I don't think it's a typo -- the story wouldn't make sense if it wasn't a Pilum... because a Heat Seeker or a ImRec would require a lock. He fires it off thinking it was a Dumb Fire.

Also, he seems specific that he's used up *both* his Darts... and the Scimitar has three.
 
Scimitar has two dumbfires and three heatseekers.

I thought (and this has been repeated both in Claw Marks and Victory Streak) that a heatseeker that has lost its lock would lock onto the first heat source to enter its target cone, whether friend or foe?

Anyway, if it was an IFF, the that would mean that Maniac was flying a Raptor.
 
I thought (and this has been repeated both in Claw Marks and Victory Streak) that a heatseeker that has lost its lock would lock onto the first heat source to enter its target cone, whether friend or foe?

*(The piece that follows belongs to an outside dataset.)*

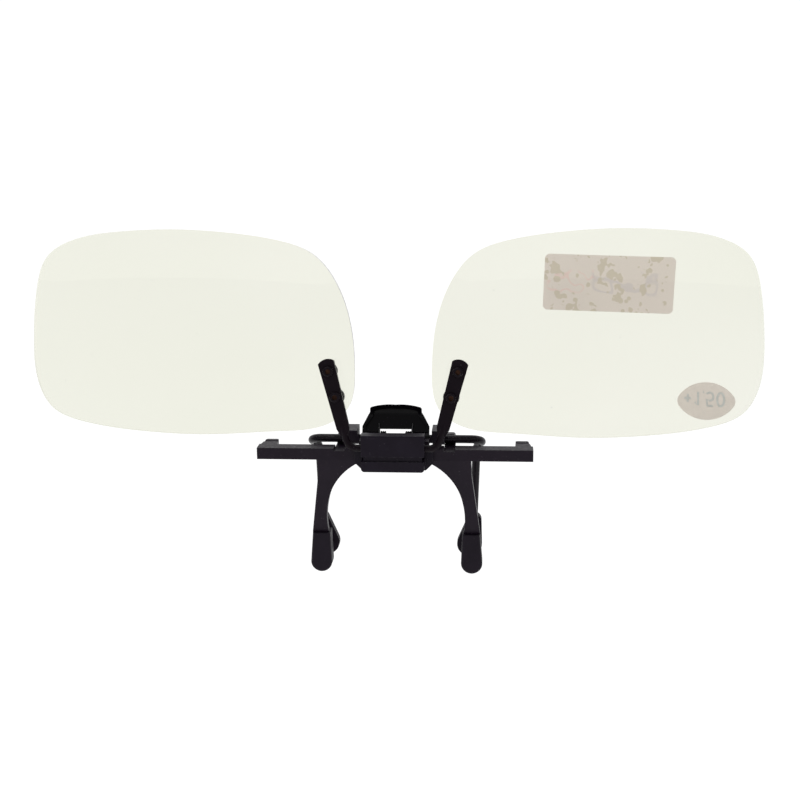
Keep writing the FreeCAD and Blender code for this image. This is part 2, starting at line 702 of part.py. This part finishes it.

The point is that it doesn't lock at all -- he fires of a missile assuming it's a Dumb Fire. That wouldn't happen if it were a heat seeker, which wouldn't fire without aquiring a lock first. The story is based around the fact that Pilums are the other missile that fires like a Dart -- it's not a typo.

No Dumb-Fires on a Raptor, IIRC.
 
Hmm, it would seem likely to me that a missile configuration could be fairly easily changed on a ship...much easier than a gun configuration. Just because the Raptor (for example) doesn't have a normal loadout of a dumbfire doesn't mean it couldn't carry one. In Claw Marks we have records of Raptors being specially configured to carry extra porcupine mines when they set the ambush for the Kilrathi fleet. Ship loadouts can be changed and there are numerous instances of that happening in WC.
 
I agree, Striker. In both of the games where Blair is Wing Commander for a whole carrier, he is allowed to choose the loadout for himself and his wingmen (IIRC your wingmen carry the same as you if they are flying the same ship type).